Water quality is of major concern to our ongoing operation on Mundoo Island station as livestock require good quality, fresh water for their survival - as do the many native wetland species.
Due to our proximity to the salt water of the Coorong and the leaking barrage structures we are constantly faced with the possibility of salt water incursions into the fresh water of the River Murray, thus resulting in pumping saline water throughout our water reticulation set-up. Other sources of salt water incursion is from the recently installed fish passage-ways in the barrages and salt water storms that over-top the barrage gates.
The Millennium Drought caused great distress as we initially unknowingly pumped salt water to our cattle. We were unaware that the salt water was leaking under the barrage gates and polluting the fresh water supply we relied on.

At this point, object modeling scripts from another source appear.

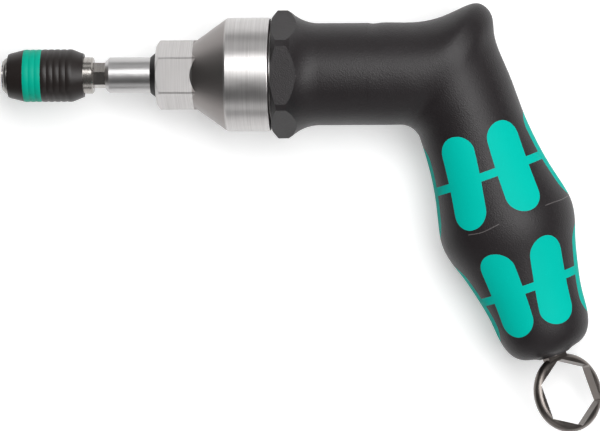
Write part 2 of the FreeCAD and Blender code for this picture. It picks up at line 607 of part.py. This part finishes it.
lock_holes = [stand(bind(doc.addObject("Part::Cylinder", f"lock_hole_{name}"),
                         Radius="lock_ball_radius + lock_hole_clearance", Height="2 * carrier_radius"),
                    "lock_plane", lean=lean) for name, lean in (("upper", "180"), ("lower", "0"))]
keep("chuck_core", cut("chuck_core_cut", fuse("chuck_core_blank", core, core_hexagon),
                       fuse("chuck_core_cutters", bit_socket, magnet_seat, *lock_holes)))
keep("bit_magnet", rod("bit_magnet_rod", "magnet_radius", "bit_bottom",
                       "bit_bottom + magnet_length"))
keep("lock_ball_upper", ball("lock_ball_a", "lock_ball_radius", "lock_plane", "lock_centre",
                             "axis_height"))
keep("lock_ball_lower", ball("lock_ball_b", "lock_ball_radius", "lock_plane", "-lock_centre",
                             "axis_height"))
clip_start = "-core_front + front_clip_start"
keep("front_clip", turned("front_clip_turned", [
    (clip_start, "core_tip_radius"), (clip_start, "core_tip_radius + core_edge"),
    (f"{clip_start} + front_clip_length", "front_clip_radius", "front_clip_length"),
    (f"{clip_start} + front_clip_length", "core_tip_radius")]))
keep("release_carrier", turned("release_carrier_turned", [
    ("-carrier_front", "land_radius"), ("-carrier_front", "carrier_radius"),
    ("carrier_end", "carrier_radius"), ("carrier_end", "carrier_bore"),
    ("step_place", "carrier_bore"), ("step_place", "recess_radius"),
    ("lock_plane + release_travel", "recess_radius"), ("lock_plane", "land_radius")]))
keep("stop_ring", turned("stop_ring_turned", [
    ("stop_front", "stop_bore"), ("stop_front", "carrier_bore"), ("carrier_end", "carrier_bore"),
    ("carrier_end", "stop_bore")]))
keep("chuck_spring", coil("chuck_spring_coil", "chuck_spring_radius", "chuck_wire",
                          "chuck_spring_turns", "shoulder_rear + spring_gap",
                          "stop_front - spring_gap"))


def ribs(start, count, pitch, radius, height):
    # Rounded ribs side by side, each leading to the next valley.
    swell = f"(({pitch}) ^ 2 / 4 + ({height}) ^ 2) / 2 / ({height})"
    return [(f"{start} + {number} * ({pitch})", radius, swell) for number in range(1, count + 1)]


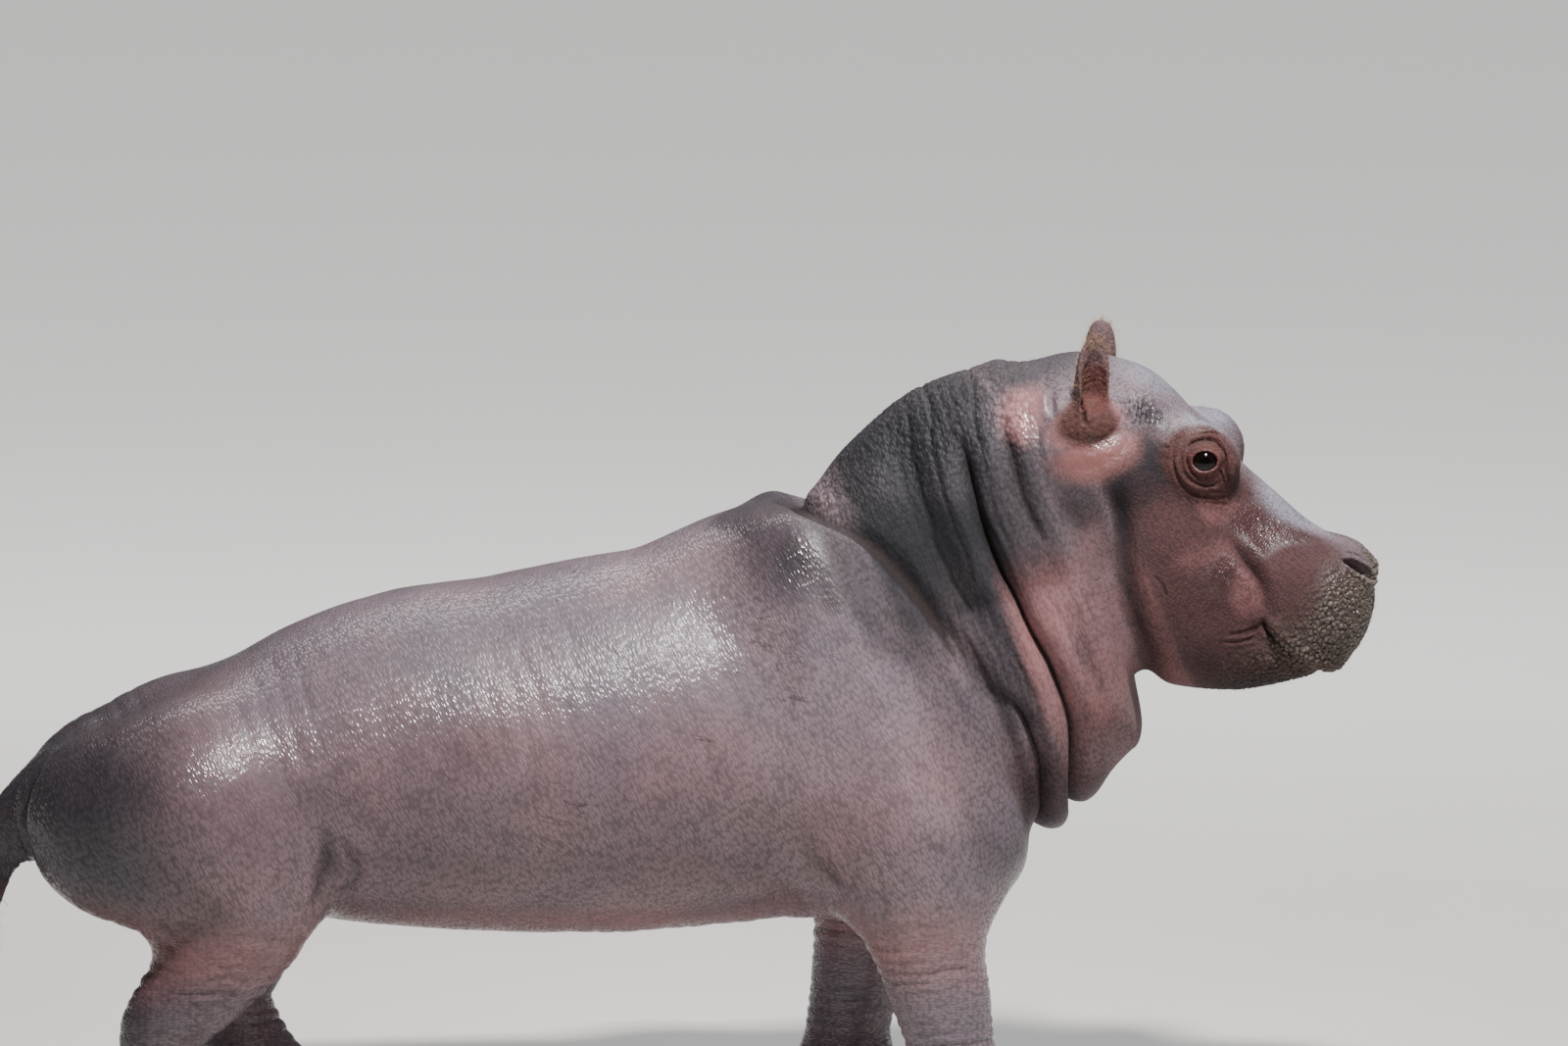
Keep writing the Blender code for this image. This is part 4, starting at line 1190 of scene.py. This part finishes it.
    nape_pebbles = band(along, 0.33, 0.53, 0.05) * (0.35 * steps(up, 0.36, 0.46) + 0.65 * steps(up, 0.46, 0.54))
    # Depth of each point below its surroundings: the hide material darkens the hollows with painted shade and makes
    # the rises a little lighter.
    creases = np.clip(skin.hollows(6) / 0.0012, -1, 1) + np.clip(skin.hollows(30) / 0.006, -1, 1)
    skin.marks = {
        "face": face,
        "slate_and_shade": np.clip(slate_and_shade * (0.82 + 0.26 * patch), 0, 1),
        "blush": np.clip(blush, 0, 1),
        "pale": pale * (0.8 + 0.25 * patch),
        "rust": np.clip(rust, 0, 1),
        "raw": np.clip(raw, 0, 1),
        "studs": skin.nodules * (1 - 0.7 * spot(left, *BARE_CHIN_SPOT)),
        "wet": np.clip(wet, 0, 1),
        "pebbly": most(nape_pebbles, 0.8 * spot(left, *EAR_FRONT_SPOT)),
        "calm": most(0.55 * blush, 0.7 * on_neck * (1 - steps(up, 0.46, 0.54))),
        "crease": 0.5 * creases,
        "on_neck": band(along, 0.36, 0.54, 0.06),
        "on_head": steps(along, 0.53, 0.60),
        "on_leg": (1 - steps(z, 0.17, 0.26)) * (1 - steps(along, 0.33, 0.42)),
    }


def store(skin):
    """Writes the marks and the straight pose onto the mesh for the material to read."""
    for name, values in {"straight": skin.points, **skin.marks}.items():
        place_on(skin.obj.data, name, values)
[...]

We spent hours searching for limestone rocky outcrops to excavate so that we could provide freshwater soaks for the cattle on our islands. The lens of freshwater in each soak may last a day or a week, we did not know. We initially cleaned the original historic freshwater soaks on Mundoo Island that were used pre-barrages for stock water but found that they were saltier than the sea. We realised some channels that passed through limestone rocky reefs contained fresh water lenses which provided drinking water for our stock and healthy water for the native fish species refuges.
The ongoing search for pockets of fresh water was vital to our cattle’s survival. We regularly tested the water available with a salinity tester to measure the EC (electrical conductivity estimates the amount of dissolved salts in water for salinity tests) of the water. Beef cattle can sustain healthy growth with salinity levels of up to 7,140 EC (ɲ S/cm) and can maintain condition at 8,925 EC. Once salinity levels go above this point, beef cattle cannot maintain condition and suffer poor health - often resulting in death.
We recorded salinity readings of up to 48,000 EC – nearly as salty as sea water (approximately 50,000 EC). It is no wonder our stock were dying.,
Hence we keep a close eye on salinity readings in our waterways now. This is to ensure water integrity for our livestock and the many native species in our wetlands that rely on the fresh water environment for their survival.